The SEC Incorporated Cybersecurity Considerations in Oversight of Market Infrastructure
Posted by Laura Anthony, Esq. on December 06, 2017
The SEC Incorporated Cybersecurity Considerations in Oversight of Market Infrastructure- The SEC incorporates cybersecurity considerations in its disclosure and supervisory programs, including in the context of the Commission’s review of public company disclosures, its oversight of critical market technology infrastructure, and its oversight of other regulated entities, including broker-dealers, investment advisors and investment companies. I will summarize the SEC guidance on public company disclosures related to cybersecurity later in this LawCast series. That guidance is also expected to be updated in the near future.
Related to the SEC’s oversight of market infrastructure, including regulation of exchanges and clearing agencies, the SEC adopted Regulation Systems Compliance and Integrity in 2014. Regulation SCI was proposed and adopted to require key market participants to have comprehensive written policies and procedures to ensure the security and resilience of their technological systems, to ensure systems operate in compliance with federal securities laws, to provide for review and testing of such systems and to provide for notices and reports to the SEC. Key market participants generally include national securities exchanges and associations, significant alternative trading systems (such as OTC Markets, which has confirmed it is in compliance with the Regulation), clearing agencies, and plan processors. I will also provide more information on this Regulation later in this Lawcast series.
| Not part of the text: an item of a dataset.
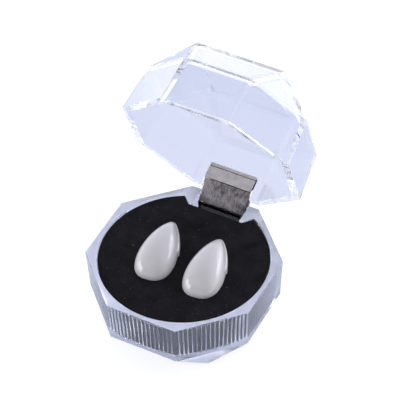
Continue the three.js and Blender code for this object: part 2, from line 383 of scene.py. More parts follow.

Certain SEC rules and regulations governing broker-dealers, investment advisors and investment companies directly implicate information security practices. For example, Regulation S-P requires registered broker-dealers, investment companies and investment advisors to adopt written policies and procedures governing safeguards for the protection of customer information and records. Regulation S-ID requires these firms, to the extent they maintain certain types of covered accounts, to establish programs addressing how to identify, detect and respond to potential identity theft red flags.
Also, effective cybersecurity programs require cooperation among government agencies. The SEC shares oversight responsibility on some matters with other agencies, including the Board of Governors of the Federal Reserve System, the Commodity Futures Trading Commission, the Office of the Comptroller of the Currency and the Federal Deposit Insurance Corporation. Furthermore, the SEC often coordinates with other agencies, such as the Federal Trade Commission and the Consumer Financial Protection Bureau. The SEC coordinates cybersecurity efforts with each of these agencies, and more.
The SEC is committed to enforcing compliance with the cybersecurity disclosure obligations of reporting companies, and in enforcement proceedings against those that purse cyber threats. Part of these efforts include using advanced technology to monitor suspicious trading activity across companies, traders and geographic regions.
In 2016 enforcement actions were brought against three traders for allegedly participating in a scheme to hack into two prominent New York-based law firms to steal information pertaining to clients that were considering mergers or acquisitions, which the hackers then used to trade. In another case, defendants allegedly hacked into newswire services to obtain non-public information about corporate earnings announcements. These are just two examples among dozens of cases.